Today I had lunch with B, who had beeen too busy to see me the last two weeks. He's the one whose wife is in a nursing home. A lovely man, unfortunately not in the physical sense. I'd forgotten that he's 75 years old, and he appeared even older to me.

We talked about politics, about which we mostly agree, but it was the usual: he was eager to tell me his opinions on current events, not to hear my own apercues. This doesn't bother me when someone knows more than I do, or has fascinating things to say, but alas, not in B's case. I'm quite sure that a single man will never read this blog, but if he did, I'd like to tell him that the secret to capturing a woman is to ask her questions and actually listen to the answers. It really isn't all that hard to do.

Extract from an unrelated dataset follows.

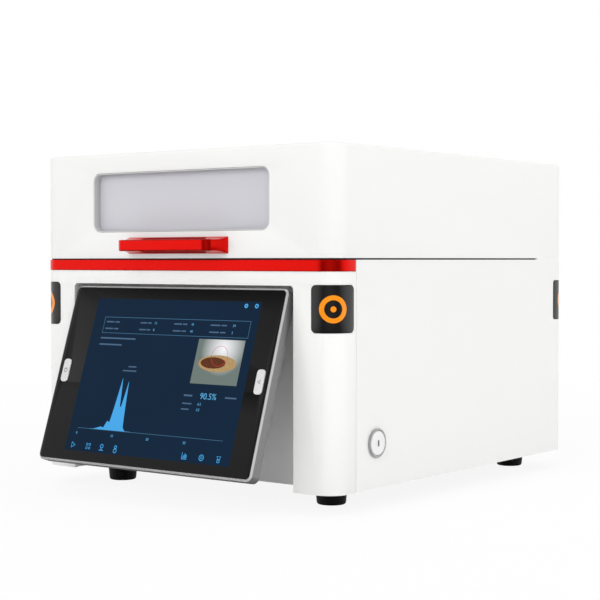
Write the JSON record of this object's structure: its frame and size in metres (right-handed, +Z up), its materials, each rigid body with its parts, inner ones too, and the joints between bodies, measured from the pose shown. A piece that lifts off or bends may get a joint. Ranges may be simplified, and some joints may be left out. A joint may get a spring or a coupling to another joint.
{
  "type": "electronic gold tester",
  "caption": "Bench-top X-ray tester for precious metal: lidded cabinet with a sample chamber, a tilting touch display with keys, a side push button and rubber feet.",
  "frame": {"origin": "on the plane of the feet, below the middle of the whole outline (display tilted out as pictured, hinges at the rear)", "axes": "+Z up, -Y the front with the display and the handle, +X the side with the push button"},
  "size_m": [0.3631, 0.4907, 0.324],
  "materials": {
    "white_enamel": "fine satin powder coat",
    "white_fascia": "satin moulded",
    "grey_tub": "fine texture",
    "red_gloss": "gloss",
    "dark_plate": "gloss",
    "zinc_sheet": "zinc plated",
    "rubber": "matte",
    "steel_screw": "plated",
    "deck_paint": "satin",
    "black_anodised": "black anodised",
    "bare_aluminium": "satin",
    "brass": "turned",
    "chrome_can": "plated",
    "grey_case": "matte",
    "circuit_board": "solder mask",
    "black_plastic": "fine texture",
    "amber_case": "satin",
    "lead_glass": "polished",
    "window_grey": "satin",
    "shield_paint": "satin",
    "display_rim": "bead blasted, polished bevel",
    "black_glass": "polished",
    "lcd_module": "satin",
    "key_plastic": "satin",
    "cap_white": "gloss"
  },
  "bodies": {
    "cabinet": {"base_shell": "white_enamel", "rear_panel": "white_enamel", "panel_screws": "steel_screw", "front_fascia": "white_fascia", "display_recess": "grey_tub", "accent_strip": "red_gloss", "corner_plates": "dark_plate", "bottom_plate": "zinc_sheet", "rubber_feet": "rubber", "foot_screws": "steel_screw", "deck_plate": "deck_paint", "deck_rim": "deck_paint", "stage_plate": "black_anodised", "aperture_ring": "bare_aluminium", "lid_seal": "rubber", "measuring_head": "bare_aluminium", "collimator": "brass", "xray_tube": "chrome_can", "detector": "chrome_can", "sample_camera": "black_plastic", "hv_generator": "grey_case", "power_supply": "zinc_sheet", "control_board": "circuit_board", "board_standoffs": "brass", "interlock_sensor": "amber_case", "fan_frame": "black_plastic", "fan_screws": "steel_screw", "mains_inlet": "black_plastic", "inlet_pins": "brass", "data_ports": "chrome_can", "port_plate": "zinc_sheet", "port_board": "circuit_board", "button_ring": "display_rim", "button_nut": "steel_screw", "hinge_leaves": "bare_aluminium", "hinge_pins": "steel_screw", "hinge_screws": "steel_screw"},
    "lid": {"lid_shell": "white_fascia", "lid_liner": "shield_paint", "window_frame": "window_grey", "viewing_window": "lead_glass", "pull_handle": "red_gloss", "handle_screws": "steel_screw", "interlock_magnet": "amber_case", "lid_hinge_leaves": "bare_aluminium", "lid_hinge_screws": "steel_screw"},
    "display": {"display_frame": "display_rim", "display_glass": "black_glass", "lcd_panel": "lcd_module", "display_board": "circuit_board", "key_boards": "circuit_board", "display_back": "grey_tub", "tilt_pins": "steel_screw"},
    "power_key": {"power_key": "key_plastic"},
    "start_key": {"start_key": "key_plastic"},
    "side_button": {"button_cap": "cap_white"},
    "mains_switch": {"mains_rocker": "black_plastic"},
    "fan": {"fan_rotor": "black_plastic"}
  },
  "joints": [
    {"name": "lid_hinge", "type": "hinge", "parent": "cabinet", "child": "lid", "pos_m": [0, 0.24055, 0.2232], "axis": [-1, 0, 0], "range_deg": [0, 75]},
    {"name": "display_tilt", "type": "hinge", "parent": "cabinet", "child": "display", "pos_m": [0, -0.18335, 0.18865], "axis": [-1, 0, 0], "range_deg": [-18.4, 15]},
    {"name": "power_key_press", "type": "slide", "parent": "display", "child": "power_key", "axis": [0, 0.9489, -0.3156], "range_m": [0, 0.0008], "stiffness_N_per_m": 1200, "springref_m": -0.0006},
    {"name": "start_key_press", "type": "slide", "parent": "display", "child": "start_key", "axis": [0, 0.9489, -0.3156], "range_m": [0, 0.0008], "stiffness_N_per_m": 1200, "springref_m": -0.0006},
    {"name": "side_button_press", "type": "slide", "parent": "cabinet", "child": "side_button", "axis": [-1, 0, 0], "range_m": [0, 0.002], "stiffness_N_per_m": 1000, "springref_m": -0.001},
    {"name": "mains_switch_rock", "type": "hinge", "parent": "cabinet", "child": "mains_switch", "pos_m": [-0.11, 0.23205, 0.063], "axis": [1, 0, 0], "range_deg": [-16, 0]},
    {"name": "fan_spin", "type": "hinge", "parent": "cabinet", "child": "fan", "pos_m": [0.095, 0.21905, 0.12], "axis": [0, 1, 0], "continuous": true}
  ]
}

So then I asked about B's life (he was totally uninterested in mine). He's been married over 40 years, and his wife was an unusual woman. Though she didn't go to college, she rose from secretary to a high-level position at a financial firm, making tons of money before she became ill. I was way more interested in her than I was in B himself. He told me the wrenching story of her degenerative illness, and while I was touched, I did feel the randomness of it: I don't know this person and I'm hearing these intimate details -- why?

B seems well-off; he lives in a pricey zip code in Manhattan, and has a house in the most expensive part of the Hamptons. Yet he accepted my offer to pay for my lunch, which came to ten dollars (I had an appetizer). I know many men are sensitive about being exploited (see Rushed Lifestyle Man) and complain about women's expectations of being treated to meals, so I'm fine with any way of doing it. I always pay for myself unless someone insists, but with the house in the Hamptons, I confess I thought he'd insist. Oh well. I can afford ten dollars too.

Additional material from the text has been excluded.